Two Sides Of The Story
One of the final songs to be worked on during the Discovery sessions was 'Don't Bring Me Down'. However, this boasted an atypical approach to both the conception and execution.
"It's a great big galloping ball of distortion,” Jeff Lynne remarked about the number in 2001, at the time of Discovery being remastered. "I wrote it at the last minute 'cos I felt there weren't enough loud ones on the album. This was just what I was after.”
"I once read an interview with Jeff in a music magazine where he described how 'Don't Bring Me Down' came about, and it was quite interesting, because his recollection was the complete opposite of mine,” Mack now says. "He was trying to figure out what to do next and I said, 'Jeff, let's just do something fun. Let's do away with the strings, let's do away with the choirs and let's just boogie out for a night.' He said, 'Yeah, okay, maybe you're right.
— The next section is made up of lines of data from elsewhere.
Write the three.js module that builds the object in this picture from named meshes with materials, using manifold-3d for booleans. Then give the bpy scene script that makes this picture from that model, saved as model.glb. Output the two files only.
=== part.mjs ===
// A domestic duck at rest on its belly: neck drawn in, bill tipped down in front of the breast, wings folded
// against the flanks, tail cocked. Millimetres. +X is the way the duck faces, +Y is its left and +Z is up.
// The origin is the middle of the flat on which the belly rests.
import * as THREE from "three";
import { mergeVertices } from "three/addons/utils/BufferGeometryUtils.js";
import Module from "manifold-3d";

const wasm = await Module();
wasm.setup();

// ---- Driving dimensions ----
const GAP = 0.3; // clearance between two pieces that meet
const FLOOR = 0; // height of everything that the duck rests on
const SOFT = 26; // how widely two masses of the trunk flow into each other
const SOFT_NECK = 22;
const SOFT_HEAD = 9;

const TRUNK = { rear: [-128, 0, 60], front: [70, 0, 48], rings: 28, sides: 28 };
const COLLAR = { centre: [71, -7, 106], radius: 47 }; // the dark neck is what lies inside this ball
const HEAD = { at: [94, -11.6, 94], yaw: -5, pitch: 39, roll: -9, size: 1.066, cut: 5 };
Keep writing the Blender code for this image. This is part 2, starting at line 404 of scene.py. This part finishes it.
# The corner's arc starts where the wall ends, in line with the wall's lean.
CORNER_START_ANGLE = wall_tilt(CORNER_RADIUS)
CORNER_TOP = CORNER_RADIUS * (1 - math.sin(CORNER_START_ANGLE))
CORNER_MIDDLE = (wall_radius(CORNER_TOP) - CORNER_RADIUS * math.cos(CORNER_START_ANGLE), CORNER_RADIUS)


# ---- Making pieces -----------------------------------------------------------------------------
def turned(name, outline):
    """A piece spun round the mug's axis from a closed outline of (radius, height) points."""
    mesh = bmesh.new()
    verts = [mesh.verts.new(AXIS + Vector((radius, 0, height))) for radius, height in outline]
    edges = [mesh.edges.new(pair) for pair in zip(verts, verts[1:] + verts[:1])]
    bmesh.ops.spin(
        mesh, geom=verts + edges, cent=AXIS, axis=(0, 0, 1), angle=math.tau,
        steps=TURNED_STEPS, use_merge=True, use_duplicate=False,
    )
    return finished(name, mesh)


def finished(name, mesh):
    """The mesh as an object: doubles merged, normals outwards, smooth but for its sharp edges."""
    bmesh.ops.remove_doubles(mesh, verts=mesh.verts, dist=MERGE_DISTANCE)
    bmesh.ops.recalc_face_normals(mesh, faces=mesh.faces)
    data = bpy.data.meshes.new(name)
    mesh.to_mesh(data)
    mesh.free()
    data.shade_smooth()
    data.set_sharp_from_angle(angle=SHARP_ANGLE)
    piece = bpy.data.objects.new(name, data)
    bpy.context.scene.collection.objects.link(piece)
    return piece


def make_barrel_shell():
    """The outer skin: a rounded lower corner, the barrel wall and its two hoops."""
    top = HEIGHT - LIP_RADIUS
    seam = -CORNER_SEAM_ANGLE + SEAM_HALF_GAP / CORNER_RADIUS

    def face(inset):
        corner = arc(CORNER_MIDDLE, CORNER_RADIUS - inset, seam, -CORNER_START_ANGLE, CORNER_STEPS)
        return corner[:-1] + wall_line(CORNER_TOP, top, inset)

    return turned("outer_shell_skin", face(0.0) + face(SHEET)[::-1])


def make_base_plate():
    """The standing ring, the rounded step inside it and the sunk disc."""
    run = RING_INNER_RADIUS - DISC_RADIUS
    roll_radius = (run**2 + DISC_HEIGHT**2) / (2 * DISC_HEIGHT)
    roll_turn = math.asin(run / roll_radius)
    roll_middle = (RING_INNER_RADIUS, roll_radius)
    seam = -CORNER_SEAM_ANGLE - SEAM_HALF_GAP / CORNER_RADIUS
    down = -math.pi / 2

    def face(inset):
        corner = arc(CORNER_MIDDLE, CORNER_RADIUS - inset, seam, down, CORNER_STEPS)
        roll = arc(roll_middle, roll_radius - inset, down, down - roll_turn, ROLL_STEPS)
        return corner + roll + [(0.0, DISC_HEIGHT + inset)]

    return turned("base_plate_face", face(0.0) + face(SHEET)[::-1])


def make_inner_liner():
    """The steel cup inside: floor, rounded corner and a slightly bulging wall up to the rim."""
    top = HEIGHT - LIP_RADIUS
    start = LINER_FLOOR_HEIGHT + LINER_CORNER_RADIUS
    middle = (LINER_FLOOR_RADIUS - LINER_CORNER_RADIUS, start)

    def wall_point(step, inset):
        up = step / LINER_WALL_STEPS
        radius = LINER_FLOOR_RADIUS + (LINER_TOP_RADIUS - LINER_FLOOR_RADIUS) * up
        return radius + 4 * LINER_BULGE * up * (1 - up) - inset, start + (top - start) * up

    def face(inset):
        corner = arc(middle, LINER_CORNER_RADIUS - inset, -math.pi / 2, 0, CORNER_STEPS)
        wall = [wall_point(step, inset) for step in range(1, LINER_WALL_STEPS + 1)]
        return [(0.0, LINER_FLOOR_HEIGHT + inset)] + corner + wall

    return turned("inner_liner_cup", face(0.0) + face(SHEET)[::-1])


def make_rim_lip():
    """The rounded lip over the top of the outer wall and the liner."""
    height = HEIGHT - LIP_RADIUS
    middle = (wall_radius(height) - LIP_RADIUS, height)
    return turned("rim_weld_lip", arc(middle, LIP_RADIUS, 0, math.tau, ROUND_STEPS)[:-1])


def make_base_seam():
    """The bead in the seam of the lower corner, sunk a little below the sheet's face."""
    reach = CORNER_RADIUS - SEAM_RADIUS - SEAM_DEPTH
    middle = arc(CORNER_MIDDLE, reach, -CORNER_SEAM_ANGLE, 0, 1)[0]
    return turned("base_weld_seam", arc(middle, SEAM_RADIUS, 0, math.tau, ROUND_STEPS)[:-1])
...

Bev, do you want to play something?' Bev said, 'Nah, I don't want to jam around for no reason,' so I then figured I'd make a tape loop of two bars of drums.”
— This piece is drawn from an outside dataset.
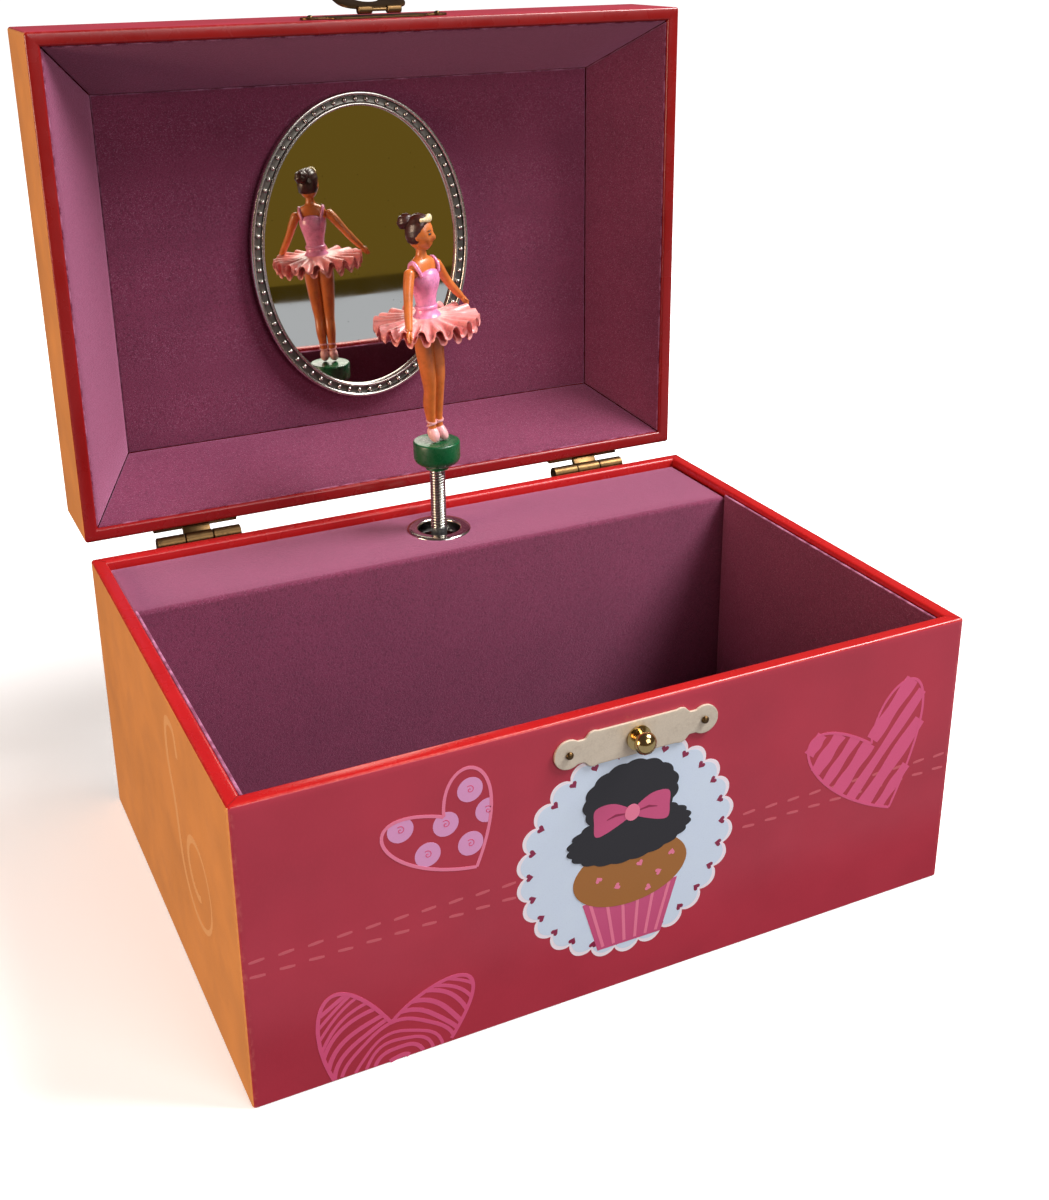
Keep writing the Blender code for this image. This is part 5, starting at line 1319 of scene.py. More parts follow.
def spring():
    """The dancer's stem: a round wire carried along a helix, that bends as the lid shuts."""
    settings = chosen("fittings")
    low, high = span("dancer_spring")
    wire = settings.wire_radius
    radius = (high[0] - low[0]) / 2 - wire
    start, end = low[2] - 3.4 * MM, high[2] + 0.2 * MM
    turns = (end - start) / (2 * wire + 0.04 * MM)
    angle = np.linspace(0, 2 * math.pi * turns, int(turns * 22))
    outward = np.stack([np.cos(angle), np.sin(angle), np.zeros(len(angle))], -1)
    centre = SPINDLE + outward * radius + UP * (start + (end - start) * angle / angle[-1])[:, None]
    c, s = circle(8)
    grid = centre[:, None] + wire * (c[None, :, None] * outward[:, None] + s[None, :, None] * UP)
    ends = [np.broadcast_to(centre[k], grid.shape[1:])[None] for k in (0, -1)]
    shell = skin(np.concatenate([ends[0], grid, ends[1]]), round_columns=True)
    finish = metals()["spring"]
    piece = add_piece("spring_coil", "dancer_stem", [shell], [finish], ["dancer_spring"], 60)
    piece.parent = None
    piece.matrix_world = Matrix.Identity(4)
    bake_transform(piece)


def lobed_half_height(x, end, body, lobe):
    """Half height along a catch plate: a straight body, a stepped shoulder and a round lobe at each end."""
    reach = np.abs(x)
    centre = end - lobe
    round_end = np.sqrt(np.clip(lobe**2 - (reach - centre) ** 2, 0, None))
    shoulder = centre - 3.0 * MM
    neck = lobe * 0.8
    fall = np.clip((reach - shoulder + 2.2 * MM) / (1.6 * MM), 0, 1)
    trunk = body + (neck - body) * (3 * fall**2 - 2 * fall**3)
    ripple = 0.25 * MM * np.exp(-(((reach - shoulder + 3.1 * MM) / (0.7 * MM)) ** 2))
    tip = np.where(reach < centre, np.maximum(round_end, neck), round_end)
    return np.where(reach < centre - lobe * 0.55, trunk + ripple, tip)


def lobed_plate(node, lobe=3.5 * MM, shut_lid=False):
    """Grid of a thin lobed plate that lies against the front of the box or lid, facing forward."""
    low, high = shut_span(node) if shut_lid else span(node)
    end, body = (high[0] - low[0]) / 2, (high[2] - low[2]) / 2
    share = np.linspace(-1, 1, 161)
    x = end * np.sin(share * math.pi / 2)
    thickness = 0.6 * MM
    grid = stretched_plate(x, lobed_half_height(x, end, body, lobe), thickness, 0.12 * MM)
    face = -HALF_D - 0.02 * MM
    middle = (low[2] + high[2]) / 2
    return np.stack([grid[..., 0], face - grid[..., 2], middle + grid[..., 1]], -1)


def catch():
    """Catch on the front: a lobed plate, two domed nails and a polished knob on a collar."""
    finishes = metals()
    plate = skin(lobed_plate("catch_plate"), round_columns=True)
    add_piece("catch_lobed_plate", "box", [plate], [finishes["plate"]], ["catch_plate"], 40)
    low, high = span("catch_knob")
    centre = np.array([0.0, span("catch_plate")[0][1], (low[2] + high[2]) / 2])
    radius, tall = (high[0] - low[0]) / 2 * 0.88, centre[1] - low[1]
    dome = np.linspace(0, math.pi / 2, 8)
    collar_and_neck = ((0, -1.5), (1.12, -0.1), (1.12, 0.25), (0.8, 0.5))
    collar_and_neck += ((0.55, 0.8), (0.5, 1.3), (0.82, 1.9), (0.97, 2.3))
    profile = [(radius * share, height * MM) for share, height in collar_and_neck]
    profile += [(radius * math.cos(a), 2.6 * MM + (tall - 2.6 * MM) * math.sin(a)) for a in dome]
    knob = skin(lathe(profile, centre, 40, "front"), round_columns=True)
    add_piece("catch_domed_knob", "box", [knob], [finishes["knob"]], ["catch_knob"], 50)
    for side in ("left", "right"):
        low, high = span("catch_nail_" + side)
        centre = np.array([(low[0] + high[0]) / 2, span("catch_plate")[0][1], (low[2] + high[2]) / 2])
        nail = nail_head(centre, "front")
        add_piece("catch_nail_head_" + side, "box", [nail], [finishes["aged"]], ["catch_nail_" + side])


def nail_head(centre, facing, radius=0.9 * MM):
    """A small domed nail head with a thin edge."""
    steps = ((0, -0.4), (1, -0.05), (1, 0.1), (0.85, 0.35), (0.5, 0.55), (0, 0.62))
    profile = [(radius * share, height * MM) for share, height in steps]
    return skin(lathe(profile, centre, 20, facing), round_columns=True)


def latch():
    """Latch on the lid: a lobed plate with nails, and a hasp pressed out round its hole, folded back."""
    finish = metals()["aged"]
    plate = skin(opened(lobed_plate("latch_plate", 2.6 * MM, True)), round_columns=True)
    low, high = shut_span("latch_plate")
    nails = []
    for side in (-1, 1):
        centre = np.array([side * (high[0] - 2.6 * MM), -HALF_D - 0.6 * MM, (low[2] + high[2]) / 2])
        nails.append(swung_open(nail_head(centre, "front", 0.8 * MM)))
    add_piece("latch_lobed_plate", "lid", [plate] + nails, [finish], ["latch_plate"], 40)
    hasp(finish)


def hasp(finish):
    """The hasp: a shield with a hole for the knob, domed round the hole, and a rolled knuckle on its pin."""
    pin = shut(np.array(joint("latch_swing")["pos_m"]))
    wide, long, sheet, hole = 9.5 * MM, 16.0 * MM, 0.8 * MM, 3.6 * MM
    hole_at = -10.6 * MM
    c, s = circle(96)
    squarish = 0.62
    outline = np.stack([wide * np.sign(c) * np.abs(c) ** squarish, np.sign(s) * np.abs(s) ** squarish], -1)
    top, foot = -1.0 * MM, -long
    outline[:, 1] = (top + foot) / 2 + outline[:, 1] * (top - foot) / 2
    bore = np.stack([hole * c, hole_at + hole * s], -1)
    rows = [(0.0, 0.15), (0.03, 0.0), (0.3, 0.0), (0.6, 0.0), (0.94, 0.0), (1.0, 0.2)]
    rows += [(1.0, 0.8), (0.94, 1.0), (0.6, 1.0), (0.3, 1.0), (0.03, 1.0), (0.0, 0.85)]
    grid = around_hole(bore, outline, [(share, height * sheet) for share, height in rows])
    share = np.array([row[0] for row in rows])[:, None]
    dome = 0.5 * MM * np.exp(-((share / 0.45) ** 2)) * np.ones(len(c))
    depth = grid[..., 2] - sheet / 2 + dome
    hung = np.stack([grid[..., 0], pin[1] - depth, pin[2] + grid[..., 1]], -1)
    skins = [skin(folded_back(hung), round_rows=True, round_columns=True)]
    for low, high in ((-6.0, -2.1), (2.1, 6.0)):
        profile = [(0.0, low), (0.9, low), (1.05, low + 0.15), (1.05, high - 0.15), (0.9, high), (0.0, high)]
        barrel = lathe(np.array(profile) * MM, np.zeros(3), 20)
        barrel = np.stack([barrel[..., 2], barrel[..., 0], barrel[..., 1]], -1) + pin
        skins.append(skin(folded_back(barrel), round_columns=True))
    add_piece("latch_domed_hasp", "latch", skins, [finish], ["latch_hasp"], 40)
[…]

This was extracted from another of the album's tracks, 'On The Run', slowed down and then sped up slightly, as per Lynne's request.
"Jeff asked me, 'What next?'” Mack continues, "so I said, 'Well, I guess you'll have to go out there and count the bars to provide us with some kind of structure.' That's what he did, and then once again he asked me, 'What next?' At that point, I could tell he liked the idea of experimenting and was following my lead. 'Let's put down some piano,' I suggested. 'Twelve-bar blues.' There were two grand piano parts playing the same thing, then three, after which I suggested the obvious: bass and guitar.
"Gradually, Jeff started getting into it, and, as there was a plan for ELO to start a concert tour in Australia, the song was originally titled 'Don't Bring Me Down, Bruce'. This was meant to be a joke, referring to how many Australian guys are called Bruce, but we couldn't leave it like that, so eventually we replaced it with 'Gruss', based on the Bavarian greeting Grüß Gott — 'greet God'. Gruss, not Bruce, is what you hear in the song immediately following the title line. A bit like Freddie Mercury joking around at the end of Queen's [1985 single] 'One Vision', singing 'fried chicken'.
"Still, according to Jeff, he came into the studio with the idea of doing something different, putting together the tape loop and then adding the various elements. That fits his personality; it's always him who conceives everything, sings everything, produces everything and so forth.”
Certainly, it was Lynne who overdubbed all of the guitars on 'Don't Bring Me Down', including an Ovation acoustic 12-string and a Gibson Les Paul Goldtop running through a Marshall amp.
"I had three or four microphones set up in the studio at various distances — very close, medium, far, very far — and, depending on the song, used them in combination to get the required sound,” Mack says.
No Run-throughs
Once Lynne had figured out the precise structure of 'Don't Bring Me Down', he then added the vocals. As usual, this marked the first time that anyone — including his engineer and fellow musicians — actually heard the lyrics and vocal melody.
"That was the big problem,” Mack reiterates. "We never had a clue what was going on or where things would be going. When everything was overdubbed to the hilt and the tracks were completely full, then Jeff would say, 'OK, I'll have a shot at it,' and start singing. That's just the way he worked. There weren't any guide vocals. In fact, the backing vocals would almost always be recorded before the lead vocal, which was the last thing to go on. On 'Don't Bring Me Down', Jeff and Kelly did the backing vocals around the same mic.”
It wasn't the easiest way to work, considering that there wasn't even a guide vocal to sing backing to.
"It was all inside Jeff's head,” Mack asserts. "He'd tackle the backing line by line, saying, 'This goes here,' and 'Let's put a harmony on that'. Then I might say, 'Can you do a descending high harmony?' and he might say, 'Oh yeah, that's a pretty good idea! Let's try it.' Either it would be retained or he'd come up with something completely different, and the whole would evolve out of whatever he had in his mind.
"When I first worked with Jeff, he sang into a U87 because he was used to that, and then I used an AKG 414, while always employing a little slap delay. I really like that microphone and I've used it on a lot of people, such as Freddie Mercury. It just has something special, whereas the Neumann had a honk in it that I didn't like.
"Recording Jeff's singing was very easy but he made it hard for himself. He'd sing something that would sound good, and then he'd want to redo it in a completely different fashion. Sometimes he'd be in his hotel room and come back the next day and say, 'Wipe everything for each chorus, I'm going to redo it.' That was a task in itself — trying to drop in and drop out at the right points — because there was always something overlapping. But that was his style and probably still is today.
"Often, I couldn't figure out his train of thought, and there wouldn't be any run-throughs. He'd just go for the real deal.
"As it happens, he completed his vocal for 'Don't Bring Me Down' very quickly. The whole track was done that way and that's probably why it is so great. It reflects fun, and although at the start it was a little tedious to get it going, once it did get going it was just like boogie night. It was done bang-bang-bang, really, really quick, and that includes the mix. It was taken as a monitor mix, putting two compressors for left and right, and it was pretty much done in a day. That's because it's a very simple, straightforward track, especially compared to the complexity that Jeff usually went for, and clearly people liked it.”